[Start]
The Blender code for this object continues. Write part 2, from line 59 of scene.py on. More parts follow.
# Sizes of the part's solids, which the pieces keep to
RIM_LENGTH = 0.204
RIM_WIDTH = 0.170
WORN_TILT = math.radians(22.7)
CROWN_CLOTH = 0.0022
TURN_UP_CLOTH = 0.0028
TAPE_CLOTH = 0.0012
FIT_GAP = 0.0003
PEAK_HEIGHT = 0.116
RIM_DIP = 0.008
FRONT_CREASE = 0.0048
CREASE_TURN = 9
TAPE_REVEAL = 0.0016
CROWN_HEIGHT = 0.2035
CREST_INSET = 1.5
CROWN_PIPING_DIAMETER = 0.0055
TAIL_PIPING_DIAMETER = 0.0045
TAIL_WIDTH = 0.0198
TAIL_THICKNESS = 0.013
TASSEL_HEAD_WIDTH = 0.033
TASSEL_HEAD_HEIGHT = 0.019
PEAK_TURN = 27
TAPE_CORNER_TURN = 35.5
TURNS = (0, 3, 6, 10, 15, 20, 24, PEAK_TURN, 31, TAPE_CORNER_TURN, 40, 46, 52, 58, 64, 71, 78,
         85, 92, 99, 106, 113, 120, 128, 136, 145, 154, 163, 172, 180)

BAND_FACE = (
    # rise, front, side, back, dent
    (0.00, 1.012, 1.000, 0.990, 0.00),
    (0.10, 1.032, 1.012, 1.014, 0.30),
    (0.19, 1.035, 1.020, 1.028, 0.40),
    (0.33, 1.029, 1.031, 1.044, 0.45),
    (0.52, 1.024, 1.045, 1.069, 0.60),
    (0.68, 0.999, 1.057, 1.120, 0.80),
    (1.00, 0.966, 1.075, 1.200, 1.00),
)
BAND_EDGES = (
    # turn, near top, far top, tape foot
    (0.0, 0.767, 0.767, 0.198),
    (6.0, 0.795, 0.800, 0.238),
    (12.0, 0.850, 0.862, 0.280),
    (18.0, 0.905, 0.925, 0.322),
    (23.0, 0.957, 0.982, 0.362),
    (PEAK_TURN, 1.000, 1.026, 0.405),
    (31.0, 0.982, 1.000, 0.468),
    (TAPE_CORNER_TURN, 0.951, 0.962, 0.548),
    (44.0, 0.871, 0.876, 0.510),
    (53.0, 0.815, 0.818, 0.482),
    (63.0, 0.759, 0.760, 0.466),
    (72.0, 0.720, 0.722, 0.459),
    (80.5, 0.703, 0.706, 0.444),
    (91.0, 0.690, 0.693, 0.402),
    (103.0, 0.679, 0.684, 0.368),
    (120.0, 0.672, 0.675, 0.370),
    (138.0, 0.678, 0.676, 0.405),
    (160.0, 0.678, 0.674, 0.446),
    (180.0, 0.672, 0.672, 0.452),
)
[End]
[Start]
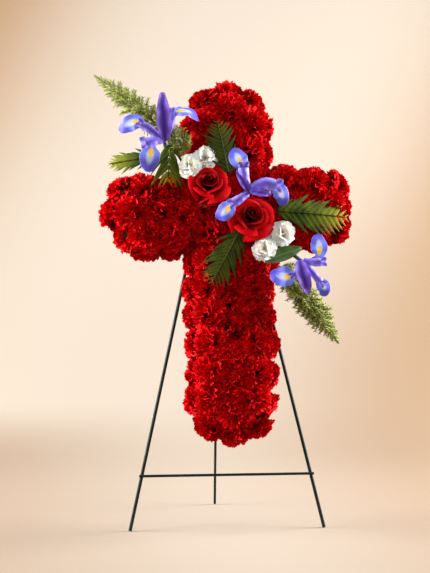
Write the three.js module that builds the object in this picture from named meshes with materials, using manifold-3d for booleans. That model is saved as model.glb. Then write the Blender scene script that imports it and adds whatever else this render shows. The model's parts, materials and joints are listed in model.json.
[End]
[Start]
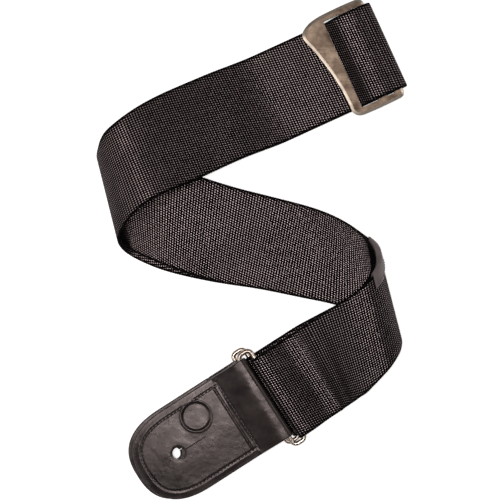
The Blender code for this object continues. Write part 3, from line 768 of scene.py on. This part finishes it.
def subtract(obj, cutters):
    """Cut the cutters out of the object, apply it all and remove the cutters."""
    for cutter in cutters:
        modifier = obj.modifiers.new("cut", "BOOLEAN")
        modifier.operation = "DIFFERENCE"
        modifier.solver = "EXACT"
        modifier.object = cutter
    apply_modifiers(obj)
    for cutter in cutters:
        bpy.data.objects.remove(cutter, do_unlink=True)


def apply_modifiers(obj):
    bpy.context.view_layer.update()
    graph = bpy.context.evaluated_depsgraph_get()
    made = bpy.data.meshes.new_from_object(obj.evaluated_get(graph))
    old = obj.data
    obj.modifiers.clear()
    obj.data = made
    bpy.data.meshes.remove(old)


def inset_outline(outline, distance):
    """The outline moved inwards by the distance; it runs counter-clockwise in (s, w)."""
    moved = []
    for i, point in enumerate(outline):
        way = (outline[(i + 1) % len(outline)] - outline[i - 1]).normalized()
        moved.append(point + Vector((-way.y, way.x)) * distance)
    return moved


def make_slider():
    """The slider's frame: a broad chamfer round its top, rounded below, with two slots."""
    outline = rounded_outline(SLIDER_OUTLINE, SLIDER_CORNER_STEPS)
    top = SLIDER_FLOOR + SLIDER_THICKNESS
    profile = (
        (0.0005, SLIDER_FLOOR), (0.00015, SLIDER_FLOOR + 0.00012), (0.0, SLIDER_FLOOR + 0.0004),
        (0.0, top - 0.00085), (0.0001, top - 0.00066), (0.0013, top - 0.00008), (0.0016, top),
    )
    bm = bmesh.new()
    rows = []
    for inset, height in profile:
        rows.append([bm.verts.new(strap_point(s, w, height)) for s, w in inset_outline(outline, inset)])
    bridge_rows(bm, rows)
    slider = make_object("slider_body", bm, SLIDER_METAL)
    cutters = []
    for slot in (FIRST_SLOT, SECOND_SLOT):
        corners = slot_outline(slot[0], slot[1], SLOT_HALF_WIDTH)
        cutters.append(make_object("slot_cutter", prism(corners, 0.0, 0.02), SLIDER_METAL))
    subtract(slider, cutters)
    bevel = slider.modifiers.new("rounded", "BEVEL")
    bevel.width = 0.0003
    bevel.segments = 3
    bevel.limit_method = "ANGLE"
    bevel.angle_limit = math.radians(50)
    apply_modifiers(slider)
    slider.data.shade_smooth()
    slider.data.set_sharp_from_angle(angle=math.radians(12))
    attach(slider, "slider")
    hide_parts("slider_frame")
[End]
REQUEST – Return exactly the lines from the line that has "The Blender code for this object continues. Write part 3, from" to the line that has "return moved", both of them included.

FINISHED EXERCISE –
The Blender code for this object continues. Write part 3, from line 768 of scene.py on. This part finishes it.
def subtract(obj, cutters):
    """Cut the cutters out of the object, apply it all and remove the cutters."""
    for cutter in cutters:
        modifier = obj.modifiers.new("cut", "BOOLEAN")
        modifier.operation = "DIFFERENCE"
        modifier.solver = "EXACT"
        modifier.object = cutter
    apply_modifiers(obj)
    for cutter in cutters:
        bpy.data.objects.remove(cutter, do_unlink=True)


def apply_modifiers(obj):
    bpy.context.view_layer.update()
    graph = bpy.context.evaluated_depsgraph_get()
    made = bpy.data.meshes.new_from_object(obj.evaluated_get(graph))
    old = obj.data
    obj.modifiers.clear()
    obj.data = made
    bpy.data.meshes.remove(old)


def inset_outline(outline, distance):
    """The outline moved inwards by the distance; it runs counter-clockwise in (s, w)."""
    moved = []
    for i, point in enumerate(outline):
        way = (outline[(i + 1) % len(outline)] - outline[i - 1]).normalized()
        moved.append(point + Vector((-way.y, way.x)) * distance)
    return moved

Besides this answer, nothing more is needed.